Marathon Oil Co. v. Hollis, 167 Ga.App. 48, 49(1)(B), 305 S.E.2d 864 (1983), holds that the terms of a written contract may be modified or changed by a subsequent parol agreement between the parties as long as the subsequent agreement is founded on sufficient consideration.   This is true even where the initial agreement specifies that the contract may not be changed except by writing.  Id. Clearly, Thompson's retention of the rental car and the fact that both she and her insurance company paid for the use of the rental car until it was damaged in the collision shows the parties intended to and did modify the original rental agreement by extending its term.   The trial court did not err in granting Enterprise's motion for summary judgment and denying Thompson's motion for summary judgment.

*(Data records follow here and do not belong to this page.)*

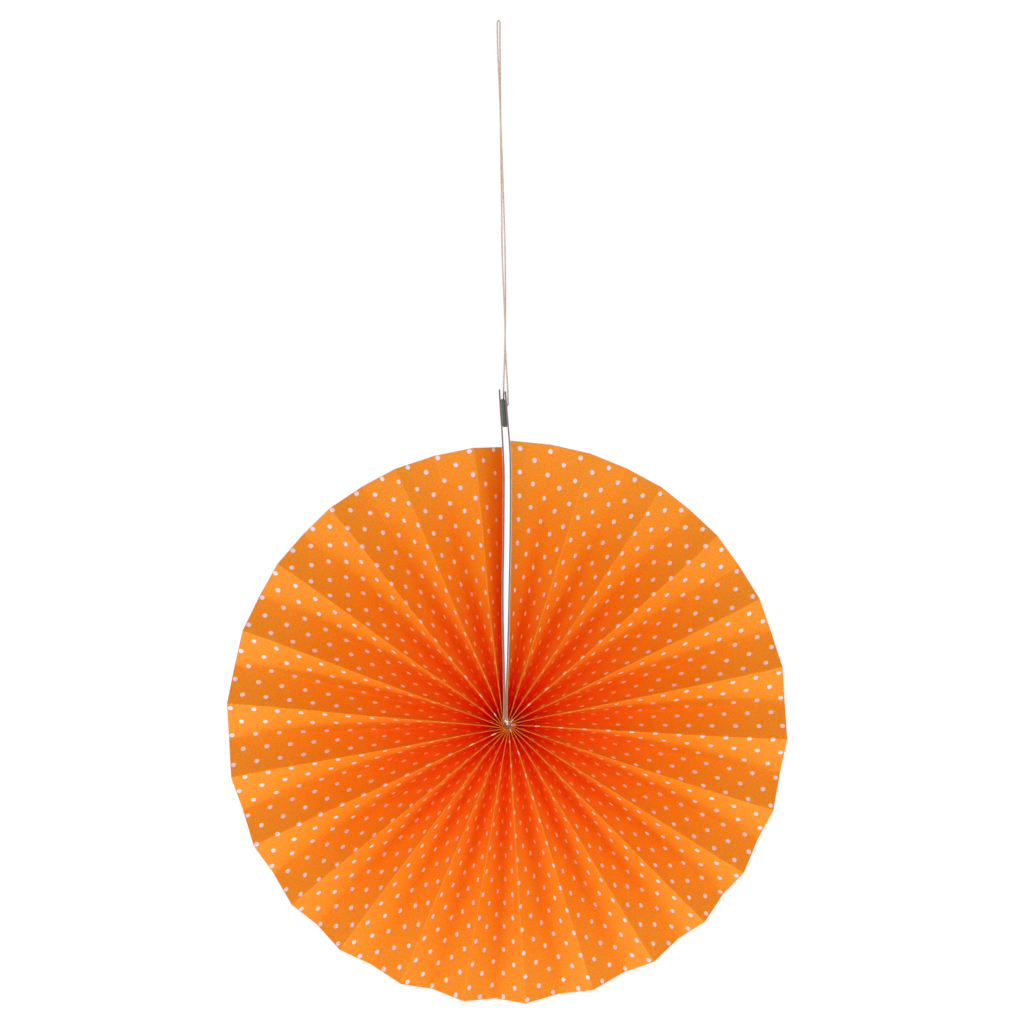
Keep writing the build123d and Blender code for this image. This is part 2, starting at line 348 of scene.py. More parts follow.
# =============================================================================
# shape of the two card strips and of the pleats (mm about the centre of the disc)
# =============================================================================
PLEAT_W = 30.0
PAPER_T = 0.20
R_INNER = 2.8
CROWD = 110.0
CROWD_IN = 12.0
MOUNTAINS = [
    (1.1, 0.0), (17.3, -0.1), (33.2, -0.4), (48.3, -0.9), (63.7, -0.3),
    (78.3, -0.7), (93.1, -0.7), (107.9, 0.1), (122.1, -0.1), (135.0, -1.3),
    (148.3, -1.8), (162.1, -2.2), (176.2, -0.3), (189.0, 0.0), (202.3, 0.2),
    (216.6, 1.1), (230.1, -0.2), (244.4, -0.7), (259.1, 0.0), (274.2, 0.3),
    (289.4, -0.1), (304.8, 1.1), (320.4, 0.9), (336.1, 2.2), (352.8, -0.7),
]
LAST_VALLEY = 358.6
RIM = [
    (0, 201.8), (30, 201.4), (60, 200.7), (90, 199.4), (120, 198.2), (150, 197.9), (180, 198.4),
    (210, 199.2), (240, 199.7), (270, 200.0), (300, 199.7), (330, 198.9), (360, 198.1),
]
CARD_T = 1.1
CARD_DEPTH = 30.0
GLUE = 0.12
CARD_LEFT_LINE = [(4.0, -1.93), (14.0, -1.93), (25.0, -1.95), (45.0, -2.36), (73.0, -3.00), (101.5, -3.05),
                  (129.5, -2.58), (158.0, -2.38), (180.0, -2.32), (195.5, -3.00), (208.5, -3.70),
                  (221.0, -4.65), (238.0, -5.55)]
CARD_RIGHT_LINE = [(4.0, -0.74), (14.0, -0.74), (25.0, -0.68), (45.0, 0.22), (73.0, 0.86), (101.5, 1.50),
                   (129.5, 2.05), (158.0, 2.34), (180.0, 2.26), (196.0, 1.86), (204.5, 1.22),
                   (216.0, 0.30), (226.0, -0.47), (236.6, -1.40)]
HOLE_Z = 226.6
HOLE_D = 3.6


def curve_x(line, z):
    if z <= line[0][0]:
        return line[0][1]
    if z >= line[-1][0]:
        return line[-1][1]
    for i in range(len(line) - 1):
        z0, x0 = line[i]
        z1, x1 = line[i + 1]
        if z0 <= z <= z1:
            def slope(j):
                a = line[max(j - 1, 0)]
                b = line[min(j + 1, len(line) - 1)]
                return (b[1] - a[1]) / (b[0] - a[0])
            h = z1 - z0
            u = (z - z0) / h
            m0, m1 = slope(i) * h, slope(i + 1) * h
            return ((2 * u**3 - 3 * u**2 + 1) * x0 + (u**3 - 2 * u**2 + u) * m0
                    + (-2 * u**3 + 3 * u**2) * x1 + (u**3 - u**2) * m1)


N_FOLDS = 52
folds = [None] * N_FOLDS
for j, fold in enumerate(MOUNTAINS):
    folds[2 * j + 1] = fold
for k in range(2, 49, 2):
    folds[k] = ((folds[k - 1][0] + folds[k + 1][0]) / 2, (folds[k - 1][1] + folds[k + 1][1]) / 2)
folds[50] = (LAST_VALLEY, MOUNTAINS[-1][1])
T0, T1 = MOUNTAINS[0][0], LAST_VALLEY


def rim_radius(k):
    a = T0 if k == 0 else T1 if k == 51 else folds[k][0]
    for (a0, r0), (a1, r1) in zip(RIM, RIM[1:]):
        if a0 <= a <= a1:
            return r0 + (r1 - r0) * (a - a0) / (a1 - a0)


def card_face_right(z):
    return curve_x(CARD_RIGHT_LINE, z) + CARD_T / 2 + GLUE


def card_face_left(z):
    return curve_x(CARD_LEFT_LINE, z) - CARD_T / 2 - GLUE


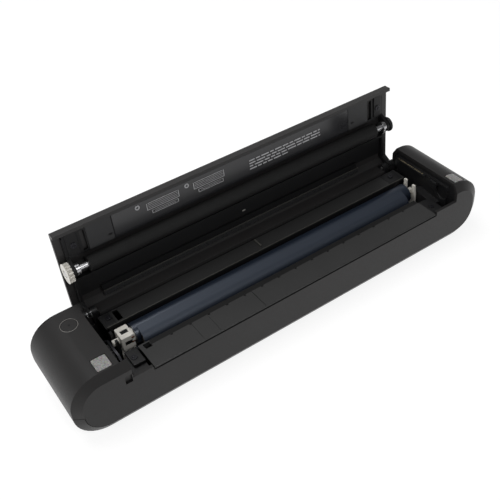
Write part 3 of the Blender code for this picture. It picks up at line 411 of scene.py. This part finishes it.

2. The agreement provides that Enterprise is entitled to collect all expenses incurred in the collection of monies due under the agreement or in enforcing any terms of the agreement, including attorney fees and costs.   Therefore, based on our holding in Division 1, Enterprise is entitled to collect attorney fees.

 3. Thompson correctly asserts that the trial court erred in awarding Enterprise pre-judgment interest.   Pre-judgment interest is allowable only where the amount is liquidated, and on a suit to recover the value of property which has been injured or destroyed, a plaintiff cannot be awarded both principal and an additional amount as interest.   See Jennings Enterprises v. Carte, 224 Ga.App. 538, 541(4), 481 S.E.2d 541 (1997);  Marathon Oil, supra.   The term liquidated means settled, acknowledged or agreed, a sum which cannot be changed by the proof.  Jennings, supra.

 While the amount Thompson owed in car rental fees would be a liquidated amount, this cannot be said of the amount Enterprise suffered as a result of the physical damage to the car.   Although Enterprise argues that it offered undisputed evidence of the amount of its property damage, and the record is devoid of any evidence introduced by Thompson to dispute Enterprise's amount of damage, this does not convert unliquidated damages to liquidated damages.

The proof of Enterprise's damages was the opinion of an Enterprise employee, that is, her estimates of the fair market value of the rental car before and after the collision, the cost of reasonable and necessary repairs to the damaged vehicle, the reasonable towing and storage charges, the reasonable administrative fees incurred, and Enterprise's loss of use during the period the vehicle was unavailable for rental.   This opinion testimony as to value necessarily makes any damage award to Enterprise unliquidated.   See Jennings, supra.   The trial court erred in awarding Enterprise pre-judgment interest.   The case is remanded to the trial court with direction that judgment entered be amended to exclude pre-judgment interest.

4. Enterprise's request that we impose frivolous appeal penalties against Thompson is denied.

Judgment affirmed in part and reversed in part and case remanded with direction.

JOHNSON, Chief Judge.

McMURRAY, P.J., and PHIPPS, J., concur.